WORK TO DO: Count how many lines hold the string "object". Give that number alone.

DATA SECTION:
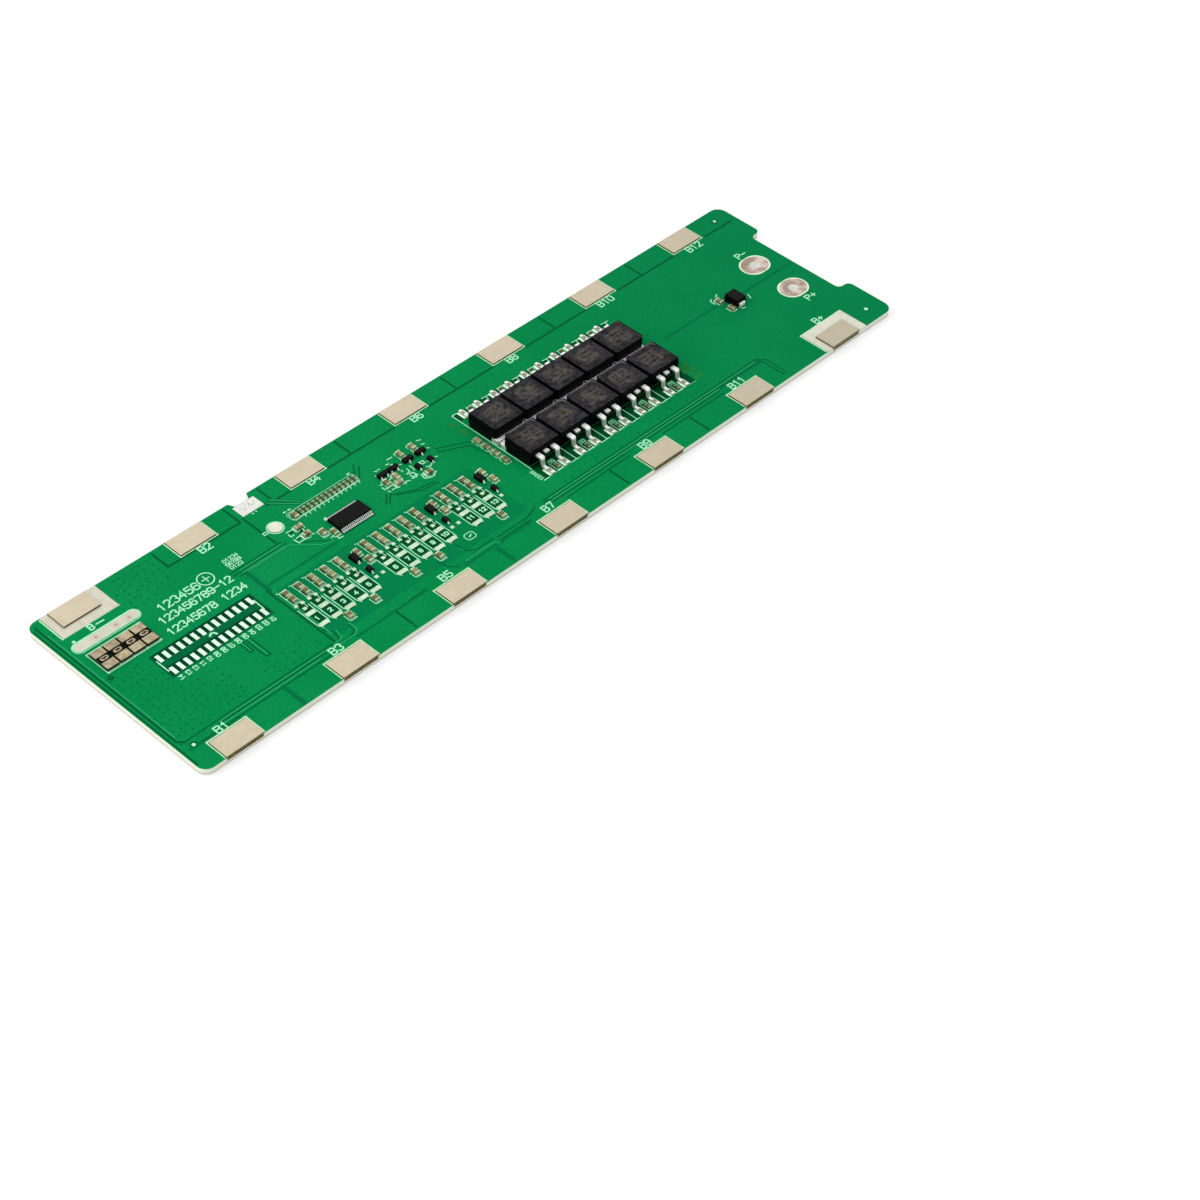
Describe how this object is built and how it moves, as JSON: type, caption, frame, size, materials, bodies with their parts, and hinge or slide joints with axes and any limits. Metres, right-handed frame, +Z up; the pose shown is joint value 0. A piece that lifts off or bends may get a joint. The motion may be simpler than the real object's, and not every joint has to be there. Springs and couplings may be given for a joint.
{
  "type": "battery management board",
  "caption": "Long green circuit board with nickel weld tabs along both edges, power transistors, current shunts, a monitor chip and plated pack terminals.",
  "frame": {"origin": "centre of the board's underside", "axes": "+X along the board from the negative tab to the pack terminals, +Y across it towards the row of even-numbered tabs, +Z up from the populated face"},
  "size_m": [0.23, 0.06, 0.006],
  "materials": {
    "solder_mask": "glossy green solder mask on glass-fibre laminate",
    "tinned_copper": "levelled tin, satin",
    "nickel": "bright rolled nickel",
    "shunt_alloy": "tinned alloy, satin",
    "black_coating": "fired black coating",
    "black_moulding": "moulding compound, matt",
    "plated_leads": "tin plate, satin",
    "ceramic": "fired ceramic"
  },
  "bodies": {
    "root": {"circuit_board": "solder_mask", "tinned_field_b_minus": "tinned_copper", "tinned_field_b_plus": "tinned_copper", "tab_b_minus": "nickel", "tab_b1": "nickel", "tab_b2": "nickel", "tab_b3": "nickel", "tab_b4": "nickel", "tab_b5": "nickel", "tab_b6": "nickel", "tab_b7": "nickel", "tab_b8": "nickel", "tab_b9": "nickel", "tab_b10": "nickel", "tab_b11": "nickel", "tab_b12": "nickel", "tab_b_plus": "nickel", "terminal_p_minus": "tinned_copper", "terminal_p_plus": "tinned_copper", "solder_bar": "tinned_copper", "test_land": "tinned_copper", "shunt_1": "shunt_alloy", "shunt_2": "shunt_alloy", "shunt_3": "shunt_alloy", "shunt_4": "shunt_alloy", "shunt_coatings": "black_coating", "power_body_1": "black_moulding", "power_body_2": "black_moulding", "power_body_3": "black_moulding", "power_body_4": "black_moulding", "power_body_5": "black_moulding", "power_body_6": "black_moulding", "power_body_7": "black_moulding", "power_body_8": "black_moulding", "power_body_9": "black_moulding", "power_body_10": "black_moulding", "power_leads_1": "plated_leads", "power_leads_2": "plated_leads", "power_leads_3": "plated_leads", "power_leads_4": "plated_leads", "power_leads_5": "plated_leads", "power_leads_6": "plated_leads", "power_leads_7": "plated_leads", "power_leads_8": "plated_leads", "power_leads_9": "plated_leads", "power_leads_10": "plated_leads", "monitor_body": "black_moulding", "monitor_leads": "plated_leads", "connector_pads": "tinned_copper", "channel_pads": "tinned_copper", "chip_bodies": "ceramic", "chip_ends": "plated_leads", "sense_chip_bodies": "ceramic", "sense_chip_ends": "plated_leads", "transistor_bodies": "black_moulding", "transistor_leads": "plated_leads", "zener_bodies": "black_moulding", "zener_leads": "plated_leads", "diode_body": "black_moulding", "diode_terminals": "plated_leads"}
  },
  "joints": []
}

* * *

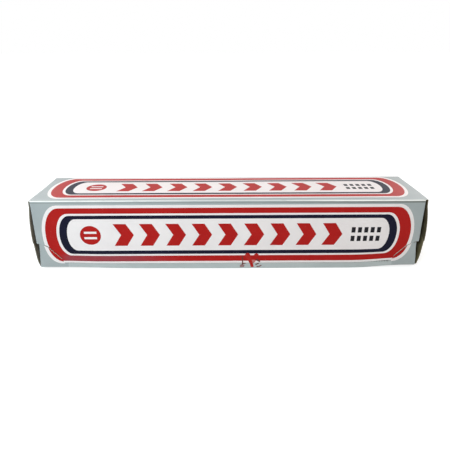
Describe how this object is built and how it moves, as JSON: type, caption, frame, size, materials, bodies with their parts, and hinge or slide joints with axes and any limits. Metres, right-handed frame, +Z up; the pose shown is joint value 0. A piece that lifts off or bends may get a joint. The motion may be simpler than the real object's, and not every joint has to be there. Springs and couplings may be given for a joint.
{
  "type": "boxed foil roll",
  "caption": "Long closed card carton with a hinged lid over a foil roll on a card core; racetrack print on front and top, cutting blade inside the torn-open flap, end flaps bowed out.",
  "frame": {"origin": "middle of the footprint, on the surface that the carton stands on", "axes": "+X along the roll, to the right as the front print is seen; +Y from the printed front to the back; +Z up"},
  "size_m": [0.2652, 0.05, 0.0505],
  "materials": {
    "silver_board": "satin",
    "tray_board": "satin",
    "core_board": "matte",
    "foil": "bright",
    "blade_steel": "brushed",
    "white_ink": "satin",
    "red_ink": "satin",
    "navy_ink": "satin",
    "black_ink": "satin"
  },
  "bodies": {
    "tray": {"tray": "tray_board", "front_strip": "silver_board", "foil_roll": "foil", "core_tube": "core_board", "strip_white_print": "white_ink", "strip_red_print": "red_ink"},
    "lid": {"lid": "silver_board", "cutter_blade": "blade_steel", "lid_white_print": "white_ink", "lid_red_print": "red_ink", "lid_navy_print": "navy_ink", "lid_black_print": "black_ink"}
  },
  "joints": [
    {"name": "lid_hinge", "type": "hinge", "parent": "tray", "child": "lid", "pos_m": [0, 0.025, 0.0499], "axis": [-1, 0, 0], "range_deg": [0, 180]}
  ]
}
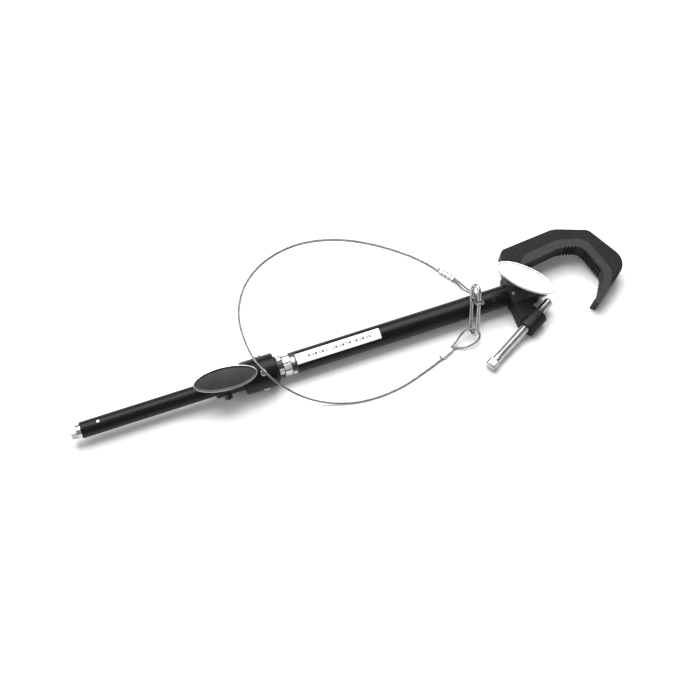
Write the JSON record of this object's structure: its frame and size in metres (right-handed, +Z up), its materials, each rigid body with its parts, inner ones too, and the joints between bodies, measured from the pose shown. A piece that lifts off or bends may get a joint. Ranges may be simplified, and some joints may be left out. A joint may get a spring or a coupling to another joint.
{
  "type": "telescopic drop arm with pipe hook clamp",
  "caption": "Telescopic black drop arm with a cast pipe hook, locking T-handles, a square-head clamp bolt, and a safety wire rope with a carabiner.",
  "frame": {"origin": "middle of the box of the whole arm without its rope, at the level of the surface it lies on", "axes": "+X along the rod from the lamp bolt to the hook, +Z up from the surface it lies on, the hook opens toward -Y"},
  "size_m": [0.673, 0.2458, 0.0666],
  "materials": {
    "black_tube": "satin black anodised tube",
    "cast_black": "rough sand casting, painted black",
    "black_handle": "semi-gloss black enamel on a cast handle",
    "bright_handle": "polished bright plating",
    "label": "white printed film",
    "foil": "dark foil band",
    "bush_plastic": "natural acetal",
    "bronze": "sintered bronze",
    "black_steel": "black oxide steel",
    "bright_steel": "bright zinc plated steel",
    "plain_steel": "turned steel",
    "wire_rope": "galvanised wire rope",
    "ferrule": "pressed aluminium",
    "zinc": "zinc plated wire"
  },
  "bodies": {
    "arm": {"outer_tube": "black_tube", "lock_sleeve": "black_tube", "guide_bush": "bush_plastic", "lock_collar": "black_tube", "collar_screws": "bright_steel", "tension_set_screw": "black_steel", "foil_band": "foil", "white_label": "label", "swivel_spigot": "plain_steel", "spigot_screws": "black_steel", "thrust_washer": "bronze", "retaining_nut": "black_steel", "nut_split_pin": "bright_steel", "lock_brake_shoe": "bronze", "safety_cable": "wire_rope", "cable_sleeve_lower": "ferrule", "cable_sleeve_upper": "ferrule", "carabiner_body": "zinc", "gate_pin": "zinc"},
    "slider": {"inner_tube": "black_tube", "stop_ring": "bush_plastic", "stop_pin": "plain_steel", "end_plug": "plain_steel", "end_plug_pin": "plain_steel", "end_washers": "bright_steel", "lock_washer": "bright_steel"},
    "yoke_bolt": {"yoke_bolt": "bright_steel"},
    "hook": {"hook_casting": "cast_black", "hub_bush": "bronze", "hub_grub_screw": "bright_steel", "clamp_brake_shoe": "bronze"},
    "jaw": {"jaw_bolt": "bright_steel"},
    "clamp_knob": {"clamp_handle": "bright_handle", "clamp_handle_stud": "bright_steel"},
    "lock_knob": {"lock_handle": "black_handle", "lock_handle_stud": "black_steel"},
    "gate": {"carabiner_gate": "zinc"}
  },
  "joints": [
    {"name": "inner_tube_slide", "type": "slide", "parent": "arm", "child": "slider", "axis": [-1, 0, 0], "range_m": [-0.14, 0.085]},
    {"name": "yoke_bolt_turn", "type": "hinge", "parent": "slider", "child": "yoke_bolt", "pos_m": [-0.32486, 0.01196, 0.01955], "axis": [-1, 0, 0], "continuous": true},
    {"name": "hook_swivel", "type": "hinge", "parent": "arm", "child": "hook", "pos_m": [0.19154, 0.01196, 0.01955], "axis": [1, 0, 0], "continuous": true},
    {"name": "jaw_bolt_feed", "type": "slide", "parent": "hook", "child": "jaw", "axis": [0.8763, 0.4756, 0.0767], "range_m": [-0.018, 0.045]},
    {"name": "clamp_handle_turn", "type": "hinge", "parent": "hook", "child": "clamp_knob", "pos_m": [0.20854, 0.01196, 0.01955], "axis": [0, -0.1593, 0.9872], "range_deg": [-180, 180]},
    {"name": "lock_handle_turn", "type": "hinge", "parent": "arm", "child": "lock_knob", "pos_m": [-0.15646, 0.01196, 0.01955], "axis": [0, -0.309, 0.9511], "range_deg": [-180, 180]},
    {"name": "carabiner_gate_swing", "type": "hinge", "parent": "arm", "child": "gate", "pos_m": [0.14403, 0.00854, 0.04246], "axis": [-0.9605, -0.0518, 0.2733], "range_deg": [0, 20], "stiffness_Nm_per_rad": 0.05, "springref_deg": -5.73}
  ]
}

---

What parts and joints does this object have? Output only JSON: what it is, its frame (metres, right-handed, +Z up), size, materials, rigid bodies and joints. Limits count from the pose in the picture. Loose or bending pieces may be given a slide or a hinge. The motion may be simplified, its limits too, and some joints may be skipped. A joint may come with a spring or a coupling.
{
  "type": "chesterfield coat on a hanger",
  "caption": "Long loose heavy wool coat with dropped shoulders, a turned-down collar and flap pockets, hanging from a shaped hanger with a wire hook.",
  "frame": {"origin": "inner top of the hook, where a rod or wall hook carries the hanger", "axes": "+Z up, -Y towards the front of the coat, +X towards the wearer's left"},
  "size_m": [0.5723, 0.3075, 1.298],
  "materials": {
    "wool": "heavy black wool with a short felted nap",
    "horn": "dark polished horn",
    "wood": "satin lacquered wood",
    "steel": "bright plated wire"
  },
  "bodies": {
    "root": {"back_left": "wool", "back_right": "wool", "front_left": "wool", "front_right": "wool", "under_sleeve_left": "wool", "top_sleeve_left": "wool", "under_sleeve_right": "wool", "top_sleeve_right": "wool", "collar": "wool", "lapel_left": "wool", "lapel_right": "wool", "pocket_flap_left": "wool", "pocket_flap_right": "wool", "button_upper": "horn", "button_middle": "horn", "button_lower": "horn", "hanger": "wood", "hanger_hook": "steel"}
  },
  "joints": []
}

SOLUTION: 4